— Objective —
Print the whole listing exactly.

— Given material —
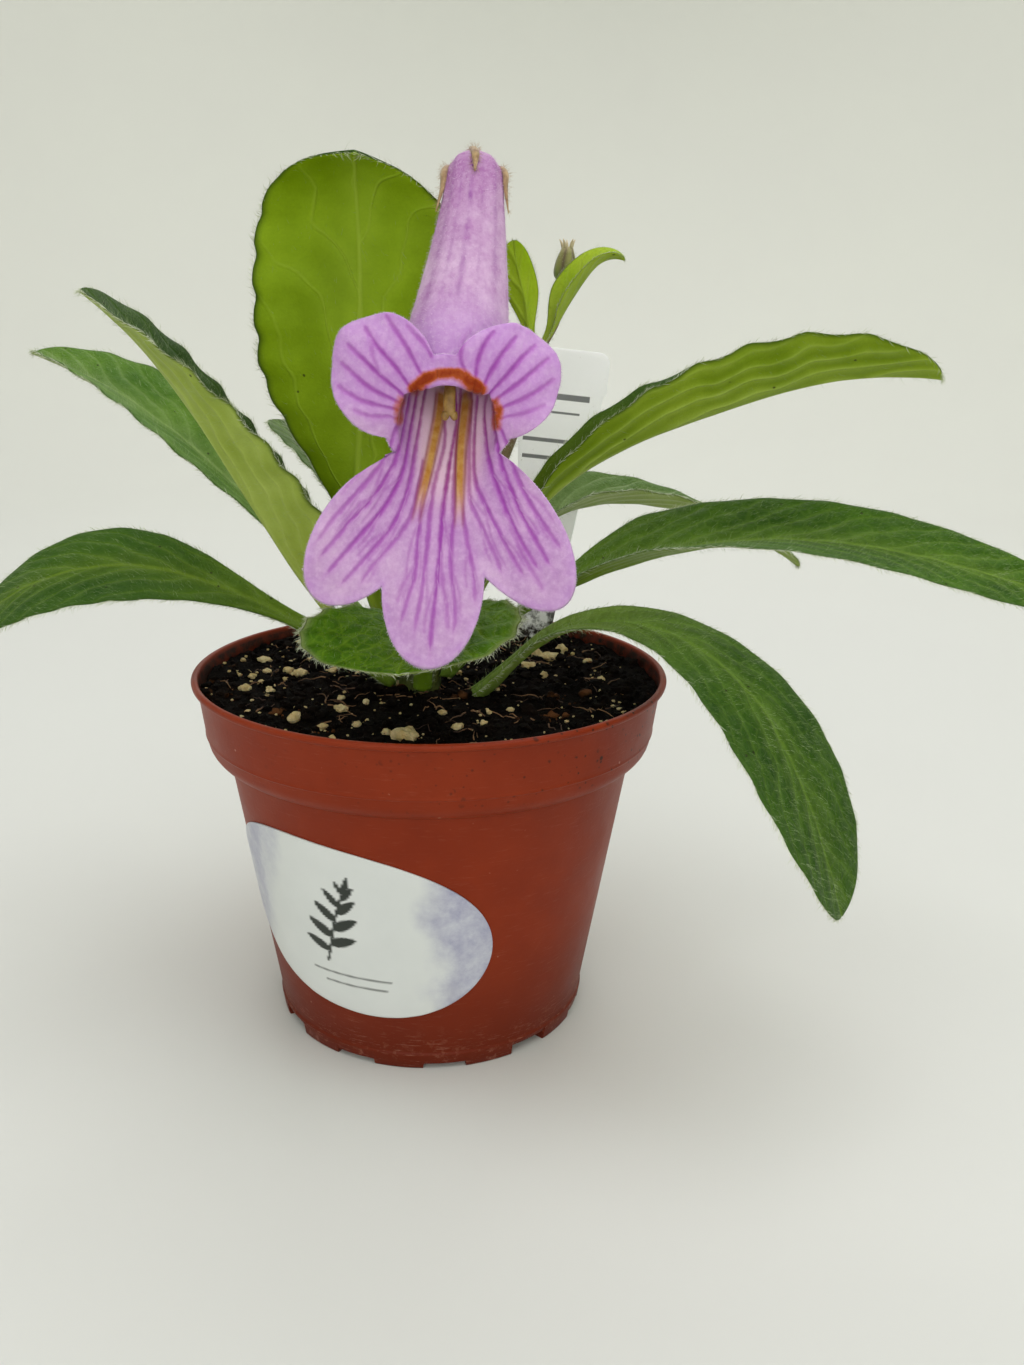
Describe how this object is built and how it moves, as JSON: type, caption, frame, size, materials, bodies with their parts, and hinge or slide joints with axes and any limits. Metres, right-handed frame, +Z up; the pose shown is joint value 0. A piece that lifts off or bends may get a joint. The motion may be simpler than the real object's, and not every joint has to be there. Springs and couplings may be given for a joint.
{
  "type": "potted flowering house plant",
  "caption": "Flowering house plant with a rosette of soft hairy green leaves and a lilac two-lipped flower, in a round terracotta-coloured plastic nursery pot with soil and a white label stake.",
  "frame": {"origin": "the middle of the pot's base, on the surface that the pot stands on", "axes": "+X to the right and -Y towards the viewer, seen from the flower's front; +Z up"},
  "size_m": [0.1793, 0.0947, 0.1424],
  "materials": {
    "pot_plastic": "matte",
    "soil_mix": "rough",
    "leaf_green": "soft hairy",
    "leaf_underside": "soft hairy",
    "stem_hairy": "soft hairy",
    "petal_lilac": "satin",
    "sepal_dry": "dry hairy",
    "stigma_olive": "satin",
    "anther_cream": "matte",
    "label_plastic": "satin",
    "sticker_paper": "satin"
  },
  "bodies": {
    "root": {"pot": "pot_plastic", "crown": "stem_hairy", "soil": "soil_mix", "leaf_erect": "leaf_underside", "leaf_left_folded": "leaf_underside", "leaf_left_back": "leaf_green", "leaf_left_low": "leaf_green", "leaf_front": "leaf_green", "leaf_right_high": "leaf_underside", "leaf_right_back": "leaf_green", "leaf_right_long": "leaf_green", "leaf_right_drooping": "leaf_green", "leaf_small_back": "leaf_green", "flower_stalk": "stem_hairy", "bract_left": "leaf_green", "bract_right": "leaf_green", "corolla": "petal_lilac", "calyx": "sepal_dry", "pistil": "stigma_olive", "stamens": "anther_cream", "bud": "sepal_dry", "plant_label": "label_plastic", "pot_sticker": "sticker_paper"}
  },
  "joints": []
}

— Response —
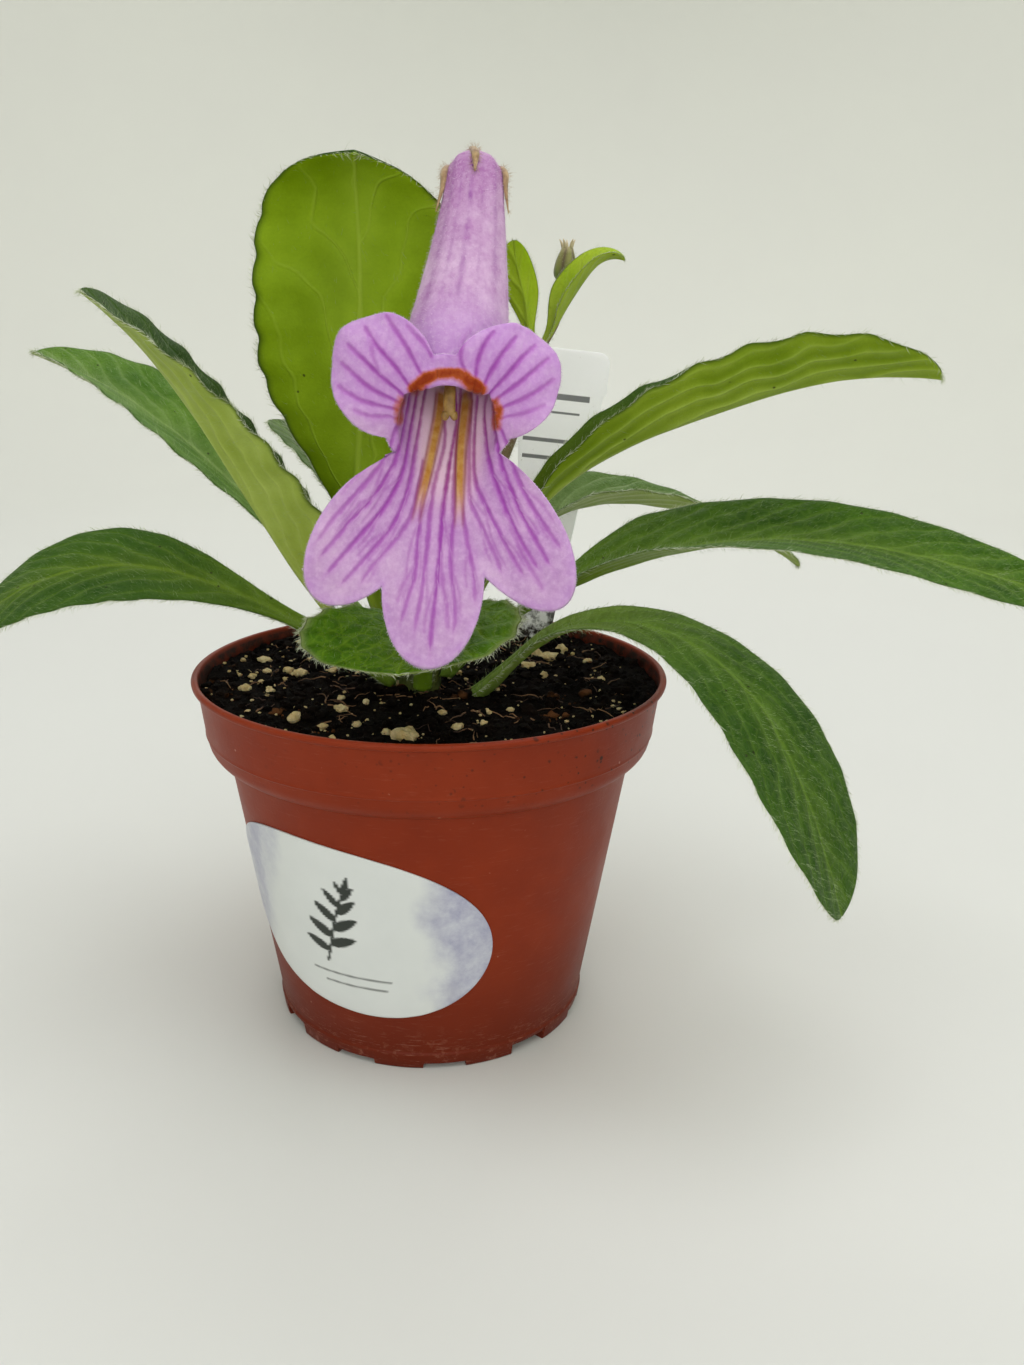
Describe how this object is built and how it moves, as JSON: type, caption, frame, size, materials, bodies with their parts, and hinge or slide joints with axes and any limits. Metres, right-handed frame, +Z up; the pose shown is joint value 0. A piece that lifts off or bends may get a joint. The motion may be simpler than the real object's, and not every joint has to be there. Springs and couplings may be given for a joint.
{
  "type": "potted flowering house plant",
  "caption": "Flowering house plant with a rosette of soft hairy green leaves and a lilac two-lipped flower, in a round terracotta-coloured plastic nursery pot with soil and a white label stake.",
  "frame": {"origin": "the middle of the pot's base, on the surface that the pot stands on", "axes": "+X to the right and -Y towards the viewer, seen from the flower's front; +Z up"},
  "size_m": [0.1793, 0.0947, 0.1424],
  "materials": {
    "pot_plastic": "matte",
    "soil_mix": "rough",
    "leaf_green": "soft hairy",
    "leaf_underside": "soft hairy",
    "stem_hairy": "soft hairy",
    "petal_lilac": "satin",
    "sepal_dry": "dry hairy",
    "stigma_olive": "satin",
    "anther_cream": "matte",
    "label_plastic": "satin",
    "sticker_paper": "satin"
  },
  "bodies": {
    "root": {"pot": "pot_plastic", "crown": "stem_hairy", "soil": "soil_mix", "leaf_erect": "leaf_underside", "leaf_left_folded": "leaf_underside", "leaf_left_back": "leaf_green", "leaf_left_low": "leaf_green", "leaf_front": "leaf_green", "leaf_right_high": "leaf_underside", "leaf_right_back": "leaf_green", "leaf_right_long": "leaf_green", "leaf_right_drooping": "leaf_green", "leaf_small_back": "leaf_green", "flower_stalk": "stem_hairy", "bract_left": "leaf_green", "bract_right": "leaf_green", "corolla": "petal_lilac", "calyx": "sepal_dry", "pistil": "stigma_olive", "stamens": "anther_cream", "bud": "sepal_dry", "plant_label": "label_plastic", "pot_sticker": "sticker_paper"}
  },
  "joints": []
}